This publication chose to publish an opinion piece, allegedly authored by four anonymous CFA charterholders, that mischaracterized and misrepresented the facts behind our move to computer-based testing for the CFA® Program.
We understand that change can be difficult to accept. It’s part of human nature to see change as an enabler, a simplifier, a way to make things easier.
The investment management industry continues to be disrupted by change. Yet resistance to change is not a business strategy; it’s a recipe for failure. Have you called a travel agent recently to book a trip?
We at CFA Institute have invested years in preparing to migrate to computer-based testing, having administered the exams on paper for nearly 60 years and recognizing that there were more efficient and more effective ways to test candidates’ knowledge and competencies. Upholding the standard of the charter and the rigor of the exams has remained paramount in our minds every single step of the way.

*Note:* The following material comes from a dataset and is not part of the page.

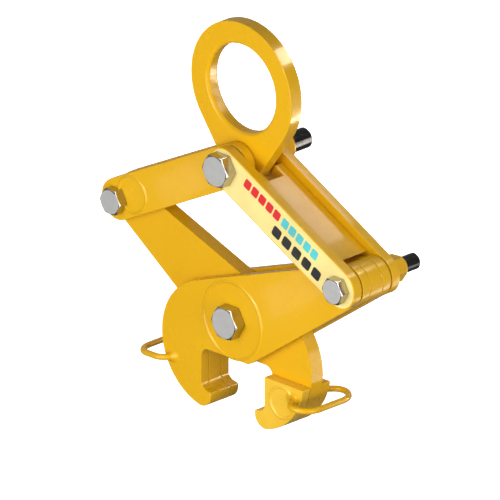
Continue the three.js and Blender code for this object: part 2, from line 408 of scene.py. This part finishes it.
class Recipe:
    """A node material with one Principled shader."""

    def __init__(self, name, **settings):
        self.material = bpy.data.materials.new(name)
        self.material.use_nodes = True
        self.tree = self.material.node_tree
        self.shader = self.tree.nodes["Principled BSDF"]
        for socket, value in settings.items():
            self.shader.inputs[socket.replace("_", " ")].default_value = value
        coordinates = self.tree.nodes.new("ShaderNodeTexCoord")
        self.place = coordinates.outputs["Object"]

    def link(self, output, node_input):
        self.tree.links.new(output, node_input)

    def noise(self, scale, detail=3.0, stretch=(1, 1, 1), roughness=0.55):
        mapping = self.tree.nodes.new("ShaderNodeMapping")
        mapping.inputs["Scale"].default_value = stretch
        self.link(self.place, mapping.inputs["Vector"])
        noise = self.tree.nodes.new("ShaderNodeTexNoise")
        noise.inputs["Scale"].default_value = scale
        noise.inputs["Detail"].default_value = detail
        noise.inputs["Roughness"].default_value = roughness
        self.link(mapping.outputs["Vector"], noise.inputs["Vector"])
        return noise.outputs["Fac"]

    def spread(self, value, low, high, source=(0.35, 0.65)):
        """Maps the middle of a noise to a range of numbers."""
        ranged = self.tree.nodes.new("ShaderNodeMapRange")
        ranged.inputs["From Min"].default_value = source[0]
        ranged.inputs["From Max"].default_value = source[1]
        ranged.inputs["To Min"].default_value = low
        ranged.inputs["To Max"].default_value = high
        self.link(value, ranged.inputs["Value"])
        return ranged.outputs["Result"]

    def blend(self, factor, first, second):
        mix = self.tree.nodes.new("ShaderNodeMix")
        mix.data_type = "RGBA"
        for socket, colour in (("A", first), ("B", second)):
            entry = next(i for i in mix.inputs if i.name == socket and i.type == "RGBA")
            if isinstance(colour, bpy.types.NodeSocket):
                self.link(colour, entry)
            else:
                entry.default_value = (*colour, 1)
        self.link(factor, mix.inputs["Factor"])
        return next(o for o in mix.outputs if o.type == "RGBA")

    def bump(self, height, distance, strength=1.0, under=None):
        bump = self.tree.nodes.new("ShaderNodeBump")
        bump.inputs["Distance"].default_value = distance
        bump.inputs["Strength"].default_value = strength
        self.link(height, bump.inputs["Height"])
        if under is not None:
            self.link(under, bump.inputs["Normal"])
        return bump.outputs["Normal"]

    def finish(self, colour=None, roughness=None, normal=None):
        for output, socket in (
            (colour, "Base Color"),
            (roughness, "Roughness"),
            (normal, "Normal"),
        ):
            if output is not None:
                self.link(output, self.shader.inputs[socket])
        return self.material


def enamel(name, main, deep, gloss=(0.2, 0.3)):
    """Gloss enamel with slow drifts of depth and fine orange peel."""
    peel = bpy.context.scene.clamp_paint.peel
    recipe = Recipe(
        name,
        IOR=1.5,
        Specular_IOR_Level=0.32,
        Specular_Tint=(1.0, 0.86, 0.6, 1.0),
        Coat_Weight=0.25,
        Coat_Roughness=0.06,
        Coat_IOR=1.4,
    )
    drift = recipe.spread(recipe.noise(9.0, 4.0), 0.0, 1.0)
    ripple = recipe.noise(700.0, 2.0)
    sag = recipe.noise(90.0, 3.0)
    colour = recipe.blend(drift, main, deep)
    shine = recipe.spread(recipe.noise(45.0, 6.0), *gloss)
    normal = recipe.bump(ripple, peel)
    normal = recipe.bump(sag, peel * 3, under=normal)
    return recipe.finish(colour, shine, normal)


def zinc_plate():
    """Bright zinc plating with faint cloudy patches and fine turning marks."""
    recipe = Recipe("zinc_plate", Metallic=1.0, IOR=1.5)
    cloud = recipe.spread(recipe.noise(120.0, 5.0), 0.0, 1.0)
    colour = recipe.blend(cloud, (0.5, 0.465, 0.43), (0.42, 0.39, 0.36))
    shine = recipe.spread(recipe.noise(300.0, 4.0), 0.16, 0.26)
    marks = recipe.noise(900.0, 2.0, stretch=(1, 0.12, 1))
    return recipe.finish(colour, shine, recipe.bump(marks, 0.000004))


def matt_zinc():
    """The end face of a bolt head, an even soft grey: a painted reflection of grey surroundings on the same
    plated zinc.
    """
    recipe = Recipe("matt_zinc", Metallic=0.3, IOR=1.5, Specular_IOR_Level=0.3)
    cloud = recipe.spread(recipe.noise(150.0, 5.0), 0.0, 1.0)
    colour = recipe.blend(cloud, (0.5, 0.5, 0.505), (0.46, 0.46, 0.465))
    shine = recipe.spread(recipe.noise(350.0, 4.0), 0.42, 0.55)
    return recipe.finish(colour, shine, recipe.bump(recipe.noise(1600.0, 2.0), 0.00001))


def black_steel():
    """Near-black polished steel for the bolt tails, a painted dark reflection, with an oily, slightly uneven
    shine.
    """
    recipe = Recipe("black_steel", IOR=1.5, Specular_IOR_Level=0.25)
    film = recipe.spread(recipe.noise(150.0, 4.0), 0.0, 1.0)
    colour = recipe.blend(film, (0.006, 0.006, 0.007), (0.014, 0.013, 0.013))
    shine = recipe.spread(recipe.noise(260.0, 4.0), 0.1, 0.22)
    marks = recipe.noise(800.0, 2.0, stretch=(1, 0.1, 1))
    return recipe.finish(colour, shine, recipe.bump(marks, 0.00001))


def bronze():
    """Sintered bearing bronze, fine-grained and a little stained."""
    recipe = Recipe("bronze", Metallic=1.0, IOR=1.5)
    stain = recipe.spread(recipe.noise(160.0, 5.0), 0.0, 1.0)
    colour = recipe.blend(stain, (0.45, 0.24, 0.09), (0.3, 0.16, 0.06))
    shine = recipe.spread(recipe.noise(500.0, 3.0), 0.3, 0.48)
    return recipe.finish(colour, shine, recipe.bump(recipe.noise(1800.0, 2.0), 0.00002))


def print_film(name, colour, worn, shine=(0.3, 0.42)):
    """Screen-printed ink or foil with a slight fade and a fine grain."""
    recipe = Recipe(name, IOR=1.45, Specular_IOR_Level=0.35)
    fade = recipe.spread(recipe.noise(30.0, 4.0), 0.0, 1.0)
    tone = recipe.blend(fade, colour, worn)
    rough = recipe.spread(recipe.noise(400.0, 3.0), *shine)
    return recipe.finish(tone, rough, recipe.bump(recipe.noise(1500.0, 2.0), 0.00001))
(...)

After the postponement of our June 2020 CFA Program exams as a result of the pandemic, we began to rigorously evaluate the opportunity to accelerate our transition to computer-based testing for all levels of the CFA Program.
The testing industry as a whole has shifted to computer-based testing over the past 25-years. This technological progression responds to how global testing and credentialing practices have changed and the recognition that the investment profession operates in a digital world. Further, this change addresses the learning and exam preferences of today’s candidates and those who will follow them. Offering the exams and learning experience in a digital environment will allow CFA Institute to better model the tasks and work experience of today’s investment professionals. While a few lament the loss of pencils and paper, the world has clearly moved on, and history is littered with examples of once-successful industries that were felled by innovation.

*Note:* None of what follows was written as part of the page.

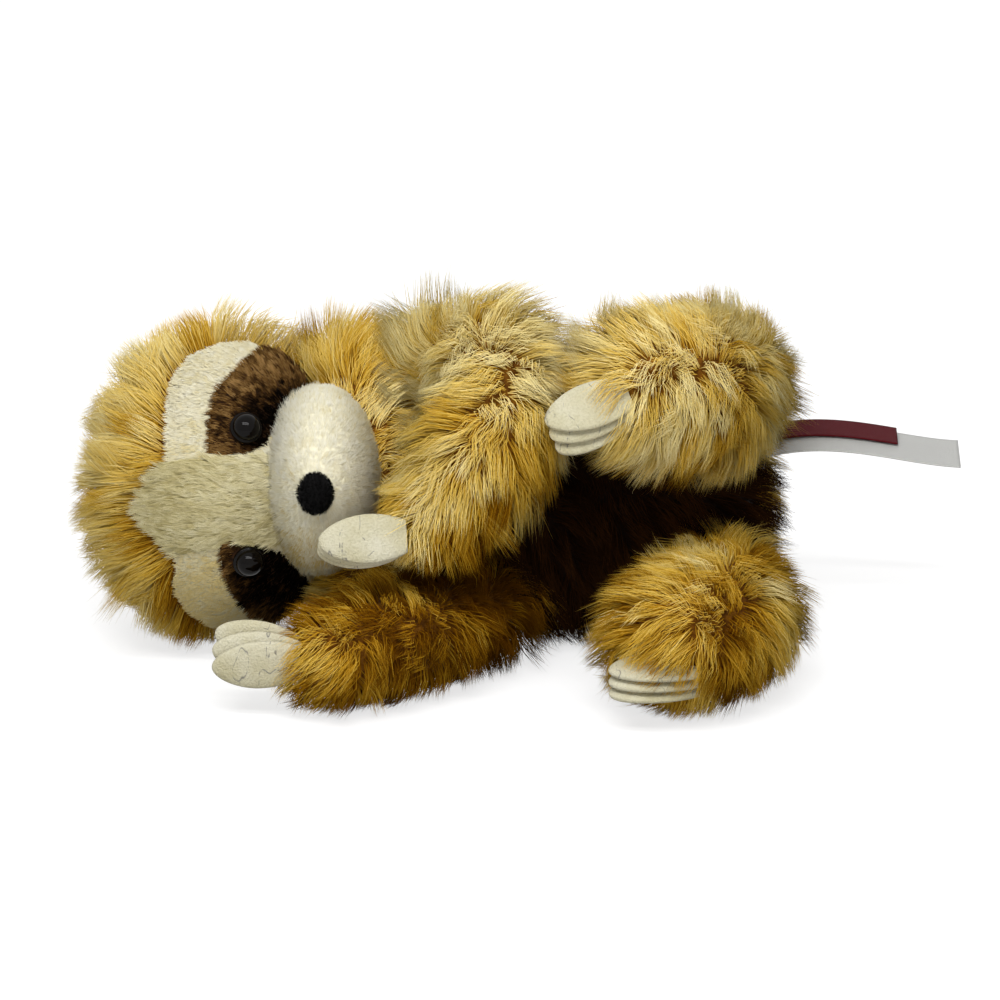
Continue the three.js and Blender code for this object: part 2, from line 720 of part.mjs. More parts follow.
// Head: hood halves, face panels, patches, muzzle, nose and eyes over the stuffing
function addHead(parent) {
  const eyes = [['left', faceSpot(eyeLeftShares)], ['right', faceSpot(eyeRightShares)]];
  const cavity = headEnvelope(longPile);
  const neckPocket = ball(neckPivot, neckRadius, fit);
  const patches = facePrism(patchLeftShares, fit).add(facePrism(patchRightShares, fit));
  const hood = headEnvelope(0).subtract(cavity).subtract(facePrism(faceShares, fit)).subtract(patches)
    .subtract(floor).subtract(neckPocket);
  const middle = headCentre.z;
  addPiece(parent, 'hood_left', hood.intersect(beyond('z', middle + fit / 2, 1)), materials.fur);
  addPiece(parent, 'hood_right', hood.intersect(beyond('z', middle - fit / 2, -1)), materials.fur);

  let face = headEnvelope(longPile - shortPile).subtract(cavity).subtract(neckPocket);
  for (const [, eye] of eyes) face = face.subtract(shankHole(eye));
  const strip = facePrism(stripShares, 0).subtract(patches);
  const around = facePrism(stripShares, fit).add(patches);
  addPiece(parent, 'forehead_strip', face.intersect(strip), materials.strip);
  for (const [side, shares] of [['left', faceLeftShares], ['right', faceRightShares]]) {
    addPiece(parent, `face_${side}`, face.intersect(facePrism(shares, 0)).subtract(around), materials.white);
  }
  addPiece(parent, 'eye_patch_left', face.intersect(facePrism(patchLeftShares, 0)), materials.patch);
  addPiece(parent, 'eye_patch_right', face.intersect(facePrism(patchRightShares, 0)), materials.patch);

  const muzzleBack = muzzleCentre.y - muzzleHalfDepth * muzzleBackShare;
  const muzzle = muzzleEnvelope(0).subtract(headEnvelope(-fit)).subtract(neckPocket)
    .subtract(beyond('y', muzzleBack, 1));
  addPiece(parent, 'muzzle', muzzle, materials.muzzle);
  const noseCentre = muzzleCentre.clone().add(placeFrom(nosePlaceShares, muzzleSizes));
  const noseSizes = [noseHalfLength, noseHalfDepth, noseHalfWidth];
  const nose = ellipsoid(noseCentre, ...noseSizes, smallSegments, smallSegments / 2);
  addPiece(parent, 'nose', nose.subtract(muzzleEnvelope(-fit)), materials.nose);

  let filling = headEnvelope(longPile + fit).subtract(neckPocket);
  for (const [side, eye] of eyes) {
    addPiece(parent, `eye_${side}`, eyeSolid(eye), materials.eye);
    addPiece(parent, `eye_washer_${side}`, washerSolid(eye), materials.washer);
    filling = filling.subtract(washerPocket(eye));
  }
  addPiece(parent, 'head_stuffing', filling, materials.stuffing);
}

// The spot on the rump over shares of the body's half depth and half width
function rumpSpot([front, left]) {
  const out = Math.hypot(front, left);
  const rump = bodyProfileShares.slice(bodyProfileShares.findIndex(([, radius]) => radius === 1));
  const index = rump.findIndex(([, radius]) => radius < out);
  const [nearAlong, nearOut] = rump[index - 1];
  const [farAlong, farOut] = rump[index];
  const along = nearAlong + ((farAlong - nearAlong) * (out - nearOut)) / (farOut - nearOut);
  return place(along * bodyHalfLength, front * bodyHalfDepth, left * bodyHalfWidth);
}

// Labels: flat strips with a slight wave that start at the rump and stand out from it
const labelSpot = place(0, labelPlaceShares[0] * bodyHalfDepth, labelPlaceShares[1] * bodyHalfWidth);
const labelAcross = place(0, -Math.sin(labelTilt), Math.cos(labelTilt));
const labelUp = place(0, Math.cos(labelTilt), Math.sin(labelTilt));
const labelWaveShares = [[0, 0], [0.3, 1], [0.6, 0.2], [0.85, -0.9], [1, -1.3]];
const careLabel = { length: careLabelLength, width: careLabelWidth, aside: 0, lift: 0 };
const wovenLabel = {
  length: wovenLabelLength,
  width: wovenLabelWidth,
  aside: careLabelWidth * wovenAsideShare,
  lift: labelSpacing,
};

// How far along the body a label starts, clear of the rump all along its edge
function labelStart(label) {
  const edge = Array.from({ length: labelSteps + 1 }, (_, step) => {
    const across = label.aside + label.width * (step / labelSteps - 1 / 2);
    const spot = labelSpot.clone().addScaledVector(labelAcross, across).addScaledVector(labelUp, label.lift);
    return rumpSpot([-spot.y / bodyHalfDepth, spot.z / bodyHalfWidth]).x;
  });
  return Math.max(...edge) + fit;
}

// Both labels lie along one wave, the shorter one over the longer one's first stretch
function labelLine(label) {
  const wave = careLabelLength * labelWaveShare;
  const line = labelWaveShares.map(([along, up]) => new THREE.Vector2(along * careLabelLength, up * wave));
  const curve = new THREE.SplineCurve(line);
  const share = label.length / careLabelLength;
  return Array.from({ length: labelSteps + 1 }, (_, step) => curve.getPoint((share * step) / labelSteps));
}

const labelsStart = Math.max(labelStart(careLabel), labelStart(wovenLabel));

function labelSolid(label) {
  const half = labelThickness / 2;
  const points = labelLine(label);
  const outline = [
    ...points.map((point) => new THREE.Vector2(point.x, point.y + half)),
    ...points.reverse().map((point) => new THREE.Vector2(point.x, point.y - half)),
  ];
  const settings = { depth: label.width, bevelEnabled: false };
  const geometry = new THREE.ExtrudeGeometry(new THREE.Shape(outline), settings);
  geometry.translate(labelsStart, label.lift, -label.aside - label.width / 2);
  const along = new THREE.Vector3(1, 0, 0);
  const basis = new THREE.Matrix4().makeBasis(along, labelUp, labelAcross.clone().negate());
  geometry.applyMatrix4(basis.setPosition(labelSpot));
  return solidOf(geometry);
}

function addLabels(parent) {
  const root = labelSpot.clone().setX(labelsStart);
  const group = pivotGroup(parent, root);
  addPiece(group, 'care_label', labelSolid(careLabel), materials.careLabel);
  addPiece(group, 'woven_label', labelSolid(wovenLabel), materials.wovenLabel);
}

// Tag: a card flat against the rump, on a headed plastic pin through its hole and the skin
const tagRoot = rumpSpot(tagPlaceShares);
const bodyHalfSizes = new THREE.Vector3(bodyHalfLength, bodyHalfDepth, bodyHalfWidth);
const tagNormal = tagRoot.clone().divide(bodyHalfSizes).divide(bodyHalfSizes).normalize();
const tagLift = highest(bodyEnvelope(0), tagNormal) - tagRoot.dot(tagNormal) + fit;
const tagDown = new THREE.Vector3(0, 0, 1).cross(tagNormal).normalize();
const tagSide = new THREE.Vector3().crossVectors(tagNormal, tagDown);

// How far a solid reaches along a direction
function highest(solid, direction) {
  const { position } = geometryOf(solid).attributes;
  const corner = new THREE.Vector3();
  let reach = -Infinity;
  for (let index = 0; index < position.count; index += 1) {
    reach = Math.max(reach, corner.fromBufferAttribute(position, index).dot(direction));
  }
  return reach;
}

function placedAtTag(geometry, lift) {
  const spot = tagRoot.clone().addScaledVector(tagNormal, lift);
  geometry.applyMatrix4(new THREE.Matrix4().makeBasis(tagDown, tagSide, tagNormal).setPosition(spot));
  return solidOf(geometry);
}

function tagSolid() {
  const left = -tagLength * tagRootShare;
  const right = left + tagLength;
  const half = tagWidth / 2;
  const round = tagCornerRadius;
  const shape = new THREE.Shape();
  shape.moveTo(left, half);
  shape.lineTo(left, -half);
  shape.lineTo(right - round, -half);
  shape.absarc(right - round, round - half, round, -Math.PI / 2, 0, false);
  shape.absarc(right - round, half - round, round, 0, Math.PI / 2, false);
  shape.holes.push(new THREE.Path().absarc(0, 0, fastenerRadius + fit, 0, 2 * Math.PI, true));
  const settings = { depth: tagThickness, bevelEnabled: false, curveSegments: tagCornerSteps };
  const geometry = new THREE.ExtrudeGeometry(shape, settings);
  return placedAtTag(geometry, tagLift);
}

function headedPin(clearance) {
  const radius = fastenerRadius + clearance;
  const top = tagLift + tagThickness + fit;
  const points = [
    [0, -fastenerDepth - clearance], [radius, -fastenerDepth - clearance], [radius, top],
    [fastenerHeadRadius, top], [fastenerHeadRadius, top + tagThickness], [0, top + tagThickness],
  ].map(([out, along]) => new THREE.Vector2(out, along));
  const geometry = new THREE.LatheGeometry(points, limbSides);
  geometry.rotateX(Math.PI / 2);
  return placedAtTag(geometry, 0);
}

function addTag(parent) {
  addPiece(parent, 'tag_fastener', headedPin(0), materials.fastener);
  const group = pivotGroup(parent, tagRoot);
  addPiece(group, 'hang_tag', tagSolid(), materials.tag);
}

const sloth = new THREE.Group();
const toy = new THREE.Group();
toy.userData.pivot = new THREE.Vector3();
toy.rotation.x = -rollBack;
sloth.add(toy);

addBody(toy);
addPiece(toy, 'back_ruff', backRuff(), materials.fur);
addLabels(toy);
addTag(toy);
for (const limb of limbs) addLimb(toy, limb);
const neck = pivotGroup(toy, neckPivot);
addPiece(neck, 'neck_core', ball(neckPivot, neckRadius), materials.fur);
addPiece(neck, 'neck_ruff', neckRuff(), materials.fur);
const head = pivotGroup(neck, neckPivot);
addHead(head);

// Origin on the floor, under the middle of the toy's box
toy.position.z = originHeight;
const box = new THREE.Box3().setFromObject(sloth, true);
const centre = box.getCenter(new THREE.Vector3());
toy.position.x = -centre.x;
toy.position.y = -centre.y;

export default sloth;
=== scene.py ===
"""Looks of a stuffed toy sloth that lies on its right side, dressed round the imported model."""

import json

import bpy
import numpy as np
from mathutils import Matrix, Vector


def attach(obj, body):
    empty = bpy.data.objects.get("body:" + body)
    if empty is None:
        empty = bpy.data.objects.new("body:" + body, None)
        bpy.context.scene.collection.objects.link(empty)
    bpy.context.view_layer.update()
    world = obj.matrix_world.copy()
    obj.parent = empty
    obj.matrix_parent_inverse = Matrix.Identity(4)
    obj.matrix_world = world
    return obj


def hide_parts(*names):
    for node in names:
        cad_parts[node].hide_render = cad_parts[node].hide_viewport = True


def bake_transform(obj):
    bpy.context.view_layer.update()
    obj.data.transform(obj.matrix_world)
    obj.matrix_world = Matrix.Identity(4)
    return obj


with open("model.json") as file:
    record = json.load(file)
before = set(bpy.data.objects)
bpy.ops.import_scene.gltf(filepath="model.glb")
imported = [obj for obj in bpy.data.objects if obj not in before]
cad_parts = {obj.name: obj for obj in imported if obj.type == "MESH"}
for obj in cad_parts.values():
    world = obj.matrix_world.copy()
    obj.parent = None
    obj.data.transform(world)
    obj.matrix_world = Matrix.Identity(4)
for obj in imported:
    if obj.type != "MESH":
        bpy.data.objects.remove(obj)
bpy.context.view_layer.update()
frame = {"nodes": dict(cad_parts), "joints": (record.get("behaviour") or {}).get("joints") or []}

# Lengths below are millimetres; a finished mesh is in metres.
MM = 0.001
ROLL = np.radians(20)
ALONG = np.array([1.0, 0.0, 0.0])
FRONT = np.array([0.0, -np.cos(ROLL), np.sin(ROLL)])
LEFT = np.array([0.0, np.sin(ROLL), np.cos(ROLL)])
AXES = np.stack([ALONG, FRONT, LEFT])
DOWN = np.array([0.0, 0.0, -1.0])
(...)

Technological advances in computer-based testing enable us to meet the growing global testing demands of candidates and will improve their accessibility and experience with a wider selection of test venues and more flexible scheduling options. The latter point is incredibly important in the midst of this pandemic. We need more venues, more testing dates, and more scheduling options to accommodate the hundreds of thousands of disappointed candidates whose journey through our program has been disrupted by COVID-19. Increasing the exams’ accessibility and frequency does not equate to degrading the charter; to suggest that these changes are designed to lessen the charter’s value, at a time when the world continues to grapple with a global health crisis, is both false, insensitive and frankly naive.
We have demonstrated success in administering computer-based exams for our Certificate in Investment Performance Measurement (CIPM) Program, and we have a high level of confidence in the reliability of our systems and processes.
To those who suggest that reducing the number of questions makes the exam easier: We have employed psychometricians and performed deep analysis on this matter. That analysis shows that answering fewer questions does not change the outcome. We liken this to taking one’s temperature: you do not get a different reading by leaving the thermometer in your mouth longer than the necessary time.
We believe that finance plays an incredibly important role in the global markets, and we think CFA charterholders are particularly well suited to help rebuild the global economy following the coronavirus-induced downturn. So, yes, the world could benefit from more charterholders, but we won’t change the rigor of our exams one bit. As one professor told the Financial Times earlier this year, “CFA is the gold standard of the investment profession.” Nothing about our move to computer-based testing and the other related moves will change that.